Mervyn King, the former Governor of the Bank of England, recently warned that this time the tests have to be really rigorous: “This is really a last chance for Europe to put in place a credible set of tests on the financial worthiness of banks in Europe,” he said. But the fear is that, if these stress tests do, at last, force the banks to take a realistic view of their positions, then the eurozone is in for another nasty hit.

The wish to believe in the euro, which seems to extend far beyond its 18 member states, has buoyed up the currency despite many negative factors. Yet this summer’s trauma of Portugal’s Banco Espírito Santo—which, in August, was bailed out and split into two separate banks to keep its healthy operations away from its toxic assets—was a glaring reminder of the problems that the eurozone faces. Despite Portugal’s Prime Minister, Pedro Passos Coelho, assuring the country that he had not “the slightest reason to doubt that the tranquillity of our financial and banking system will be maintained,” there has had to be a massive restructuring that has seen billions of euros of public money pumped into keeping part of the bank afloat and many investors effectively wiped out.

This has been a timely warning that the problems of the eurozone have not been eradicated, merely swept under a carpet of wishful thinking. It was always clear that trying to cajole the very different countries of euroland into a single currency straight-jacket would be difficult, but it now looks impossible.

There has been a mass memory loss over the fact that only last year Cyprus ran into financial problems and some people sustained significant financial losses. Perhaps because the majority of those who lost money in the Cyprus collapse were Russian, there was relatively little furore over it, but the message should have been clear: governments no longer stand behind banks.

That should now begin to colour the thinking in the European Union. The overwhelming wish to see “the project” survive has meant that the dire news on EU economies has only been sketchily reported. But the evidence from the eurozone tends toward the negative. Employment numbers remain depressingly low and economic growth, although there are minor signs of hope, is not yet at the level we need to conjure optimism.

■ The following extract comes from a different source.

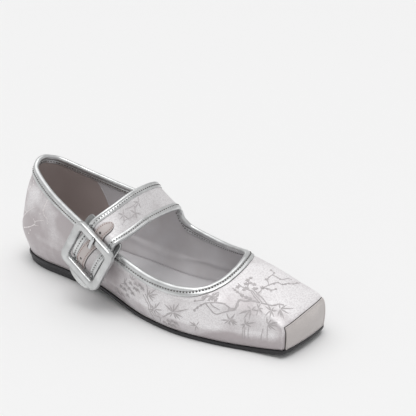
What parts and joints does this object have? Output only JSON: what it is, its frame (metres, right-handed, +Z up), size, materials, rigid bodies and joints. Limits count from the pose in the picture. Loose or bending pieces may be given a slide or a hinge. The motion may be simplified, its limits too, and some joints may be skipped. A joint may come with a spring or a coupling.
{
  "type": "mary jane flat",
  "caption": "Women's right shoe: square-toe flat with a satin jacquard upper, silver leather binding and a wide instep strap through a large covered buckle.",
  "frame": {"origin": "on the floor, under the middle of the shoe's bounding box", "axes": "+X from heel to toe, +Y to the inner (medial) side of this right shoe, +Z up from the floor"},
  "size_m": [0.2474, 0.091, 0.0768],
  "materials": {
    "outsole": "smooth black, lightly worn edge",
    "heel": "smooth black",
    "insole": "light grey smooth sock",
    "upper": "satin jacquard with blossom branches and bamboo, grey and mauve",
    "toe_panel": "plain satin, beige mauve",
    "binding": "metallic silver, fine grain, glossy",
    "strap": "satin jacquard",
    "patch": "pale satin leather, dark edge line",
    "buckle": "metallic silver leather over a metal core",
    "prong": "polished"
  },
  "bodies": {
    "root": {"outsole": "outsole", "heel": "heel", "insole": "insole", "upper": "upper", "toe_panel": "toe_panel", "collar_binding": "binding", "strap": "strap", "strap_rear_binding": "binding", "strap_front_binding": "binding", "strap_patch": "patch", "strap_tip": "binding", "buckle_frame": "buckle", "buckle_bar": "buckle", "buckle_prong": "prong", "buckle_tab": "binding"}
  },
  "joints": []
}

Italy, for instance, has just been relegated to recessiondom again. Its attempts at labour market reform seem ineffectual. Spain is looking a little more optimistic, being able to point to GDP growth in the last quarter. But its rate of youth unemployment, a staggering 56.4 per cent, remains a huge blight on the country.

The faultlines that were inherent in the EU are still there today and they are obvious to anyone prepared to look. But the wish to make it work is still strong. Remember that when it was very clear to some that it would be disastrous for the United Kingdom to join the single currency, a majority of leaders of our big businesses were of a very different view. They thought that if we didn’t join the single currency, we would haemorrhage business. They have forgotten that position now but should be reminded of it, as they look at the continuing flow of inward investment into the UK.

The markets have remained relatively sanguine about the single currency, taking comfort from the words of Mario Draghi, the President of the ECB, that the bank would do "whatever it takes" to keep the currency afloat. But will he, or his successors, still say that when what they are faced with is directing large amounts of resources from Germany to her more spendthrift neighbours? As Spain heads back into recession and Greece continues to ponder a national debt that is 150 per cent of GDP, it is clear that their only way of surviving within the eurozone is with Germany’s support.

But now even Germany is finding life rather tougher, with its own growth stalling. And without Germany to bail out the eurozone’s problem children, the landscape would have to change.